Related: how it feels to be a non-native speaker of the language of the country where you live

16 Responses

  1. Thank you for your thoughtful and timely post. I’ll start by saying that I don’t live in your beautiful country and am therefore mindful of the need to tread very carefully as I try to express the cycle of feelings I experience every time there’s an incident like the recent tragedy in Nashville. The cycle starts with immense sadness at the senseless loss of young and not so young lives, and at the dreadful impact on those left behind who loved them. Then I’m touched by the immense bravery of those who put themselves in harms way trying to protect others as each horrific episode is unfolding. Then comes heartbreak at the inability to take action to reduce the incidence of these events. Many countries, including my own, have enacted measures to limit access to certain classes of weapons with demonstrable success. Finally, I return to feelings of profound sadness that a country I admire, which has achieved so much for its own citizens and contributed many wonderful things to the world at large, is unable to take decisive steps to reduce the incidence of these tragedies.

    1. Maria, I find your reaction cycle very clear, and remarkably less angry than it might be. I can only hope we somehow manage to force our way out of this painful, tragic circle. Thank you.

  2. Lisa, thank you for your observations as we reel from yet another unspeakable loss of children.
    Indeed there is no understanding.

  3. Good for you taking new classes! I’m not following the hvmt / hmvt – if it’s code for guns it doesn’t match up…? And, why is a code needed? What is that all about? Yes, they are a poison in our country – no doubt.

      1. You are so right. And not mincing words, what a perfect comment. Because I am mincing words, in a way, to get at my underpinning values.

    1. Now you see why I need new classes! You’re right, it would be hvot, and I’ve changed it. The point of a code is to approximate what Maus did, i.e. allow us to look at the naked structure of the problem, the horror, without the centuries of cultural assumptions. Or else it was just my brain doing somersaults;)

  4. I’m not ready to add much about this latest massacre, except to say I’ve never felt so hopeless about an issue in my life. I’ve been really incredibly sad.

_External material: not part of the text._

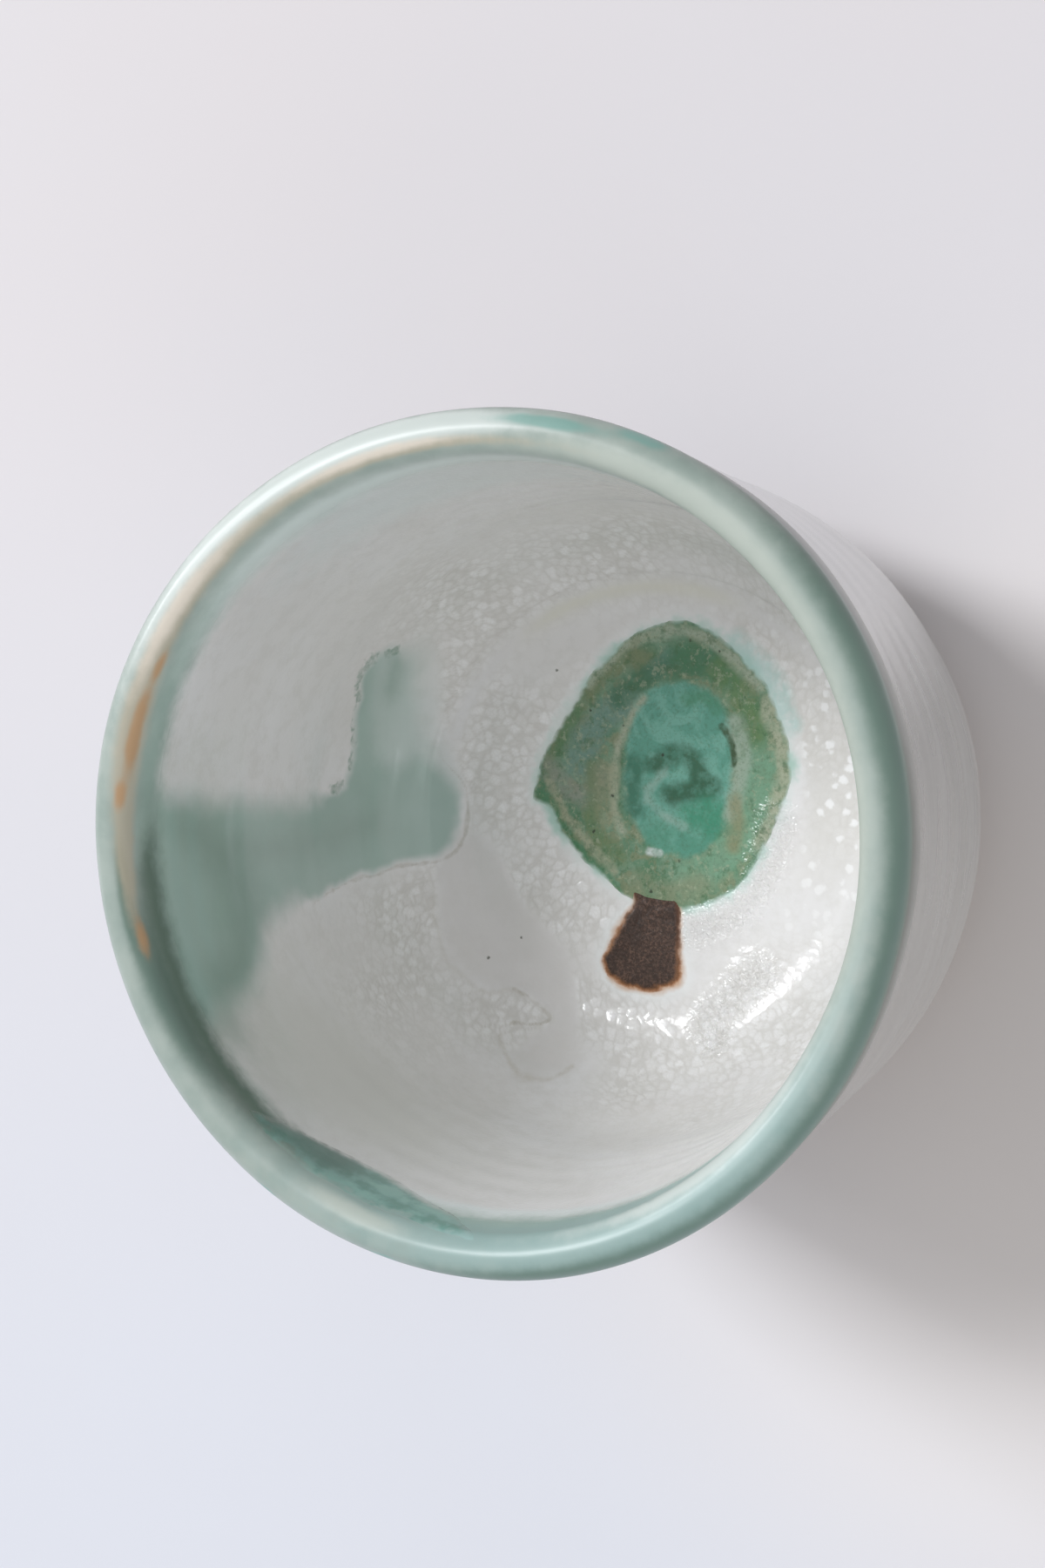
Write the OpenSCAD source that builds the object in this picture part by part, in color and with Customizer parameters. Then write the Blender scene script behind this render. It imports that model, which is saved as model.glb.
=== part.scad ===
// A hand-thrown drinking cup without a handle, standing upright on its foot ring.
// The clay body carries thin coats of glaze, and coloured glaze lies on those coats inside.
// Origin: centre of the foot ring, on the table. +Z points up to the lip.

/* [Body] */
// Height from the table to the top of the lip
cup_h = 73; // [65:1:100]
// Outside diameter of the glazed lip
rim_d = 85; // [78:1:100]
// Outside diameter at the hip, where the wall turns in to the foot
hip_d = 83; // [74:1:98]
// Height of the hip above the table
hip_z = 25; // [18:1:32]
// Thickness of the glazed lip
lip_t = 4.6; // [3.5:0.1:6]
// Thickness of the glazed wall at the hip
hip_t = 4.8; // [3.8:0.1:7]

/* [Floor] */
// Thickness of the glazed floor at its centre, above the foot recess
floor_t = 7; // [5:0.5:10]
// How far the inside corner curve reaches in from the wall
corner_w = 13; // [8:0.5:16]
// How far the inside corner curve climbs the wall
corner_h = 20; // [12:0.5:24]
// How far the centre of the floor lies below its edge
floor_dish = 1; // [0.5:0.1:1.5]

/* [Foot] */
// Outside diameter of the foot ring
foot_d = 54; // [46:1:60]
// Height of the foot ring
foot_h = 4; // [2.5:0.5:6]
// Width of the foot ring
foot_w = 4.5; // [3:0.5:7]
// Bevel on both edges of the foot ring
foot_bevel = 0.8; // [0.4:0.1:1.2]

/* [Glaze] */
// Thickness of the glaze coats on the clay
glaze_t = 0.5; // [0.3:0.1:0.8]
// How far the lip glaze reaches down the outside
band_out = 8; // [6:0.5:12]
// How far the lip glaze reaches down the inside
band_in = 6; // [5:0.5:10]
// Height of the bare clay between the foot ring and the glaze line
bare_h = 2.5; // [1.5:0.5:5]

/* [Pool on the floor] */
// Mean diameter of the green pool
pool_d = 32.5; // [24:0.5:36]
// Place of the pool along X, from the centre of the floor
pool_x = 5; // [0:0.5:7]
// Place of the pool along Y, from the centre of the floor
pool_y = -1; // [-4:0.5:4]
// Thickness of the pool on the liner glaze
pool_t = 0.5; // [0.3:0.1:0.8]
// Length of the turquoise centre of the pool
eye_l = 21; // [14:0.5:22]
// Width of the turquoise centre of the pool
eye_w = 13.5; // [8:0.5:15]
// Thickness of the turquoise centre on the pool
eye_t = 0.3; // [0.2:0.1:0.5]

/* [Iron patch] */
// Distance that the iron patch reaches out from the centre of the pool
iron_reach = 27.3; // [25:0.1:29]
// Width of the iron patch at its far end
iron_w = 10.5; // [7:0.5:13]
// Width of the iron patch where it meets the pool
iron_neck = 6.5; // [4:0.5:9]
// Thickness of the iron patch on the liner glaze
iron_t = 0.3; // [0.2:0.1:0.5]

/* [Splash on the wall] */
// Width of the splash's stem, which runs down from the lip
stem_w = 11.5; // [9:0.5:14]
// Length of the side arm, from the middle of the stem
arm_l = 22.5; // [18:0.5:26]
// Width of the side arm
arm_w = 10.5; // [7:0.5:12]
// Length of the short branch near the lip, from the middle of the stem
branch_l = 16.5; // [13:0.5:20]
// Width of that branch, measured down from the lip glaze
branch_w = 14; // [8:0.5:18]
// Thickness of the splash on the liner glaze
splash_t = 0.3; // [0.2:0.1:0.5]

/* [Run under the lip] */
// Length of the copper-green run, round the inside of the lip
run_l = 22; // [12:1:30]
// Width of the run at its middle
run_w = 6; // [3:0.5:7]
// Thickness of the run on the glaze
run_t = 0.3; // [0.2:0.1:0.5]

/* [Hidden] */
$fn = 96;

// Heights and radii of the glazed surface
lip_r = lip_t / 2;
lip_z = cup_h - lip_r;
rim_r = rim_d / 2;
hip_r = hip_d / 2;
foot_r = foot_d / 2;
glaze_line_z = foot_h + bare_h;
floor_z = foot_h + floor_t;
floor_edge_z = floor_z + floor_dish;
floor_edge_r = hip_r - hip_t - corner_w;
corner_z = floor_edge_z + corner_h;
well_r = rim_r - lip_t;
sweep = 1.6;
floor_steps = 5;
corner_steps = 12;
wall_steps = 6;
lip_steps = 12;
hip_steps = 12;
turn_steps = 3;

// A point of the inside wall and of the outside wall at height z
function wall_in(z) = [hip_r - hip_t
    + (well_r - hip_r + hip_t) * pow(max(0, z - corner_z) / (lip_z - corner_z), sweep), z];
function wall_out(z) = [hip_r + (rim_r - hip_r) * pow(max(0, z - hip_z) / (lip_z - hip_z), sweep), z];
// A point of the lip, which is half a circle: 0 degrees is inside and 180 outside
function lip_point(a) = [rim_r - lip_r - lip_r * cos(a), lip_z + lip_r * sin(a)];
// A point of the floor, from its centre at 0 to its edge at 1
function floor_point(t) = [floor_edge_r * t, floor_z + floor_dish * t * t * (3 - 2 * t)];
// A point of the inside corner, from the floor at 0 degrees to the wall at 90
function corner_point(a) = [floor_edge_r + corner_w * sin(a), corner_z - corner_h * cos(a)];
// A point of the turn from the hip at 0 degrees to the foot at 90
function hip_point(a) = [foot_r + (hip_r - foot_r) * cos(a), hip_z - (hip_z - foot_h) * sin(a)];
glaze_line_a = asin((hip_z - glaze_line_z) / (hip_z - foot_h));

// The whole glazed surface in section, from the centre of the floor over the lip to the foot
floor_skin = [for (i = [0:floor_steps - 1]) floor_point(i / floor_steps)];
corner_skin = [for (i = [0:corner_steps - 1]) corner_point(90 * i / corner_steps)];
wall_in_skin = [for (i = [0:wall_steps]) wall_in(corner_z + (cup_h - band_in - corner_z) * i / wall_steps)];
lip_skin = [for (i = [0:lip_steps]) lip_point(180 * i / lip_steps)];
wall_out_skin = [for (i = [0:wall_steps - 1])
    wall_out(cup_h - band_out + (hip_z - cup_h + band_out) * i / wall_steps)];
hip_skin = [for (i = [0:hip_steps]) hip_point(glaze_line_a * i / hip_steps)];
turn_skin = [for (i = [1:turn_steps - 1]) hip_point(glaze_line_a + (90 - glaze_line_a) * i / turn_steps)];
skin = concat(floor_skin, corner_skin, wall_in_skin, lip_skin, wall_out_skin, hip_skin, turn_skin);

// Places in that list where one glaze ends and the next begins
lip_from = floor_steps + corner_steps + wall_steps;
lip_to = lip_from + lip_steps + 2;
line_at = lip_to + wall_steps + hip_steps;
floor_marks_to = floor_steps + corner_steps;

function tangent(p, i) = i == 0 ? [1, 0]
    : let (v = p[min(i + 1, len(p) - 1)] - p[i - 1]) v / norm(v);
// The line p moved by d towards the clay, or by -d towards the air
function moved(p, d) = [for (i = [0:len(p) - 1]) let (t = tangent(p, i)) p[i] + d * [t[1], -t[0]]];
function part_of(p, from, to) = [for (i = [from:to]) p[i]];
function turned_back(p) = [for (i = [len(p) - 1:-1:0]) p[i]];

// A closed smooth line through points, by the Catmull-Rom rule
loop_steps = 4;
function between(p, i, t) = let (n = len(p), a = p[(i + n - 1) % n], b = p[i], c = p[(i + 1) % n],
    d = p[(i + 2) % n]) 0.5 * (2 * b + (c - a) * t + (2 * a - 5 * b + 4 * c - d) * t * t
    + (3 * b - a - 3 * c + d) * t * t * t);
function smooth_loop(p) = [for (i = [0:len(p) - 1], s = [0:loop_steps - 1]) between(p, i, s / loop_steps)];

// The pool's edge every 30 degrees from +X, as a share of half its mean diameter
pool_edge = [1.04, 0.92, 0.84, 1.02, 0.88, 0.95, 1.05, 1.04, 0.99, 1.05, 1.07, 1.15];
pool_turn = 360 / len(pool_edge);
pool_r = pool_d / 2;
pool_loop = [for (i = [0:len(pool_edge) - 1]) pool_r * pool_edge[i]
    * [cos(i * pool_turn), sin(i * pool_turn)]];
// The turquoise centre lies a little to the front of the pool's middle
eye_y = -0.15 * pool_r;
// The iron patch starts under the pool's edge and widens away from it
iron_start = 0.8 * pool_r;
neck_y = 0.15 * pool_r;
iron_y = 0.27 * pool_r;
iron_half = iron_w / 2;
iron_loop = [[-iron_start, neck_y - iron_neck / 2], [-iron_reach + iron_half, iron_y - iron_half],
    [-iron_reach + 0.4 * iron_half, iron_y - 0.8 * iron_half], [-iron_reach, iron_y - 0.3 * iron_half],
    [-iron_reach + 0.4 * iron_half, iron_y + 0.7 * iron_half],
    [-iron_reach + iron_half, iron_y + iron_half],
    [-iron_reach + 1.7 * iron_half, iron_y + 0.6 * iron_half], [-iron_start, neck_y + iron_neck / 2]];

// Marks on the wall are drawn on a plane that leans back, so that it covers the wall and the corner
lean = 45;
function lean_y(r, z) = r * sin(lean) + z * cos(lean);
lip_edge_y = lean_y(well_r, cup_h - band_in);

// The splash runs down the back of the inside wall, from under the lip glaze to the floor
stem_r = stem_w / 2;
splash_x = 0.2 * stem_r;
arm_r = arm_w / 2;
stem_top = lip_edge_y + stem_r / 2;
stem_end = lean_y(floor_edge_r, floor_edge_z) + 0.2 * arm_r;
arm_y = stem_end + 1.5 * arm_r;
branch_y = lip_edge_y - branch_w;
splash_loop = [[stem_r, stem_top], [1.15 * stem_r, lip_edge_y - stem_r / 2],
    [0.9 * stem_r, lip_edge_y - 2.5 * stem_r], [stem_r, arm_y + 2 * arm_r],
    [stem_r + 0.6 * arm_r, arm_y + arm_r], [arm_l - arm_r, arm_y + arm_r],
    [arm_l - 0.3 * arm_r, arm_y + 0.8 * arm_r], [arm_l, arm_y],
    [arm_l - 0.5 * arm_r, arm_y - arm_r], [stem_r + 0.8 * arm_r, arm_y - arm_r],
    [0.7 * stem_r, stem_end], [0, stem_end], [-0.7 * stem_r, stem_end + 0.4 * stem_r],
    [-0.8 * stem_r, stem_end + 1.3 * stem_r], [-stem_r, arm_y + 2 * arm_r],
    [-stem_r, branch_y - stem_r / 2], [-1.4 * stem_r, branch_y], [-0.85 * branch_l, branch_y + 0.2 * stem_r],
    [-branch_l, branch_y + stem_r], [-branch_l, lip_edge_y - stem_r], [-0.9 * branch_l, stem_top]];

// The run follows the lower edge of the lip glaze, inside the cup
run_turn = 62;
run_rise = 3;
run_loop = [[-run_l / 2, lip_edge_y + run_w / 4], [-run_l / 4, lip_edge_y - run_w / 4],
    [0, lip_edge_y - run_w / 2], [run_l / 4, lip_edge_y - run_w / 4], [run_l / 2, lip_edge_y + run_w / 4],
    [run_l / 4, lip_edge_y + 0.3 * run_w], [-run_l / 4, lip_edge_y + 0.3 * run_w]];

// Section of a coat that lies on the glazed surface, from height low to height high above it
module film(from, to, low, high) {
    under = moved(skin, -low);
    over = moved(skin, -high);
    polygon(concat(part_of(under, from, to), turned_back(part_of(over, from, to))));
}

// A coat of glaze between the clay and the glazed surface
module coat(from, to) {
    rotate_extrude() film(from, to, -glaze_t, 0);
}

// A mark on the floor: its outline is cut out of a film that covers the floor and the corner
module floor_mark(low, high) {
    intersection() {
        rotate_extrude() film(0, floor_marks_to, low, high);
        translate([0, 0, foot_h]) linear_extrude(corner_z) children();
    }
}

// A mark on the wall: its outline is cut out of a film that covers the corner and the wall.
// It is drawn at the back of the cup, and turned round the axis from there.
module wall_mark(turn, to, high) {
    intersection() {
        rotate_extrude() film(floor_steps, to, 0, high);
        rotate([0, 0, turn]) rotate([lean, 0, 0]) translate([0, 0, -cup_h])
            linear_extrude(1.5 * cup_h) children();
    }
}

module pool_outline() {
    translate([pool_x, pool_y]) polygon(smooth_loop(pool_loop));
}

module clay_body() {
    clay = moved(skin, glaze_t);
    recess_r = foot_r - foot_w;
    color("tan") rotate_extrude() polygon(concat(clay, [[foot_r, foot_h + glaze_t], [foot_r, foot_bevel],
        [foot_r - foot_bevel, 0], [recess_r + foot_bevel, 0], [recess_r, foot_bevel],
        [recess_r, foot_h], [0, foot_h]]));
}

module liner_glaze() {
    color("gainsboro") coat(0, lip_from);
}

module rim_glaze() {
    color("darkseagreen") coat(lip_from, lip_to);
}

module outer_glaze() {
    color("lightgray") coat(lip_to, line_at);
}

module pool_glaze() {
    color("seagreen") floor_mark(0, pool_t) pool_outline();
}

module pool_centre() {
    color("mediumaquamarine") floor_mark(pool_t, pool_t + eye_t) intersection() {
        translate([pool_x, pool_y + eye_y]) scale([1, eye_w / eye_l]) circle(d = eye_l);
        pool_outline();
    }
}

module iron_patch() {
    color("saddlebrown") floor_mark(0, iron_t) difference() {
        translate([pool_x, pool_y]) polygon(smooth_loop(iron_loop));
        pool_outline();
    }
}

module splash_glaze() {
    color("cadetblue") wall_mark(0, lip_from, splash_t) translate([splash_x, 0])
        polygon(smooth_loop(splash_loop));
}

module lip_run() {
    color("teal") wall_mark(run_turn, lip_from + run_rise, run_t) polygon(smooth_loop(run_loop));
}

clay_body();
liner_glaze();
outer_glaze();
rim_glaze();
pool_glaze();
pool_centre();
iron_patch();
splash_glaze();
lip_run();
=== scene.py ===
import math

import bpy
import numpy as np
from mathutils import Matrix, Vector, noise


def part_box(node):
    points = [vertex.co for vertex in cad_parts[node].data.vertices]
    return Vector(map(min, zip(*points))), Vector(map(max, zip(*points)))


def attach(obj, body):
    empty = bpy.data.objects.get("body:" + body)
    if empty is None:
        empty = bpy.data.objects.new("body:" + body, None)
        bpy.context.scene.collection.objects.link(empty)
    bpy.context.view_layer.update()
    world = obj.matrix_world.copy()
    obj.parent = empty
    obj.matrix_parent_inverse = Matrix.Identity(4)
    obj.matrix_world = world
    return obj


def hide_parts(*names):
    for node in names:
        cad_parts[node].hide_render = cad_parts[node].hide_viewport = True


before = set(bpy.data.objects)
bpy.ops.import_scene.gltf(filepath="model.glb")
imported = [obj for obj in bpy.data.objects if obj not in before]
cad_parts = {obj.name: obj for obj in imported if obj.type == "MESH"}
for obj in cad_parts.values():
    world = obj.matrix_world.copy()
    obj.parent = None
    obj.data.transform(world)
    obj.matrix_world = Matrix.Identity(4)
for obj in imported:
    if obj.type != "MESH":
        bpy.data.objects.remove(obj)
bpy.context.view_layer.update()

MM = 0.001

# The vector noise starts from the clock unless it gets a seed
noise.seed_set(1)

# Sizes of the glazed surface
CUP_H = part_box("rim_glaze")[1].z / MM
RIM_R = 42.5
HIP_R = 41.5
HIP_Z = 25.0
LIP_R = 2.3
HIP_T = 4.8
FOOT_R = 27.0
FOOT_H = 4.0
FOOT_W = 4.5
FOOT_BEVEL = 0.8
FLOOR_Z = 11.0
DISH = 1.0
CORNER_W = 13.0
CORNER_H = 20.0
BAND_IN = 6.0
BAND_OUT = 8.0
BARE_H = 2.5
GLAZE_T = 0.5
COAT_GAP = 0.05
SWEEP = 1.6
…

    As for senior citizen courses, I guess I’m not ready (although I’m 4 years older than you) because I’m not ready to be with a group of old people? Crazy right? I guess it’s a form of denial for me. I think one of the things I love about pottery making is that I’m around a lot of young people and it energizes me.

    1. I’m sorry you’ve taken such a hit for the shooting, but I wholly understand.

      As for the courses, that’s precisely it. Almost everyone I spend time with is younger than I am. At 66, for the first time I was starting to feel that I am truly of a different generation than my friends who are 30 and 40. The other people in the classes are mostly 5-10 years older than I am, but people who take classes, in this very small sample size at least, are even more energetic than I am:) Maybe it’s just nice to have a mix.

  5. Have long resisted labeling of any kind. It was my dad’s way of looking at the world, unrelated to the use of the word seniors. He had a habit of examining each thing without accepting predefined terms. It was sometimes exhausting, but it has come in useful in my life to keep me from accepting anything without first understanding it to the best of my ability. When I think of age, I think in Bob Dylan’s terms, “He not busy being born is busy dying,” so I’d rather get on with it without being put into any box, and I try to do the same with those around me. My mom objected to *euphemisms* for aging. She was kind of hilariously indignant on the subject:” I don’t want to be called a Senior! I’m old!” I object to the separation of people by age. We’re all so much healthier when we intermix. Good on you for the Spanish classes. I’d like to do the same with French, though I’d like to do it by living in France for a year, which is, alas, probably not going to happen. Three years of Spanish, and then three years of French from middle school through high school, left me with portions. I’d love to be fluent. As to our weapon horrors? It breaks my heart. I used to believe there would be an end. Now I’m astonished by the lack of caring. (BTW, if you’re on a Mac, you can make a Spanish inverted exclamation mark with the option key + the 1 key = ¡)

    1. Your father has always sounded to me, in your tellings, like a wonderful man. I’d love to learn a new language via immersion, but I agree, unlikely at this point. ¡Thank you as always, Katherine!

  6. Maus is targeted in book banning efforts. We don’t need to guess why. We need to stay angry to paraphrase Madeline L’Engle (another target of banning, but I digress.)

    1. It’s targeted for banning? Every time I think we see the boundaries of this trend, new tragic vistas open up. Stay angry, and it’s so hard.

    1. Orwell and Brecht. The emotional fortitude required to keep creating and speaking out, in the face of this sorrow, so hard.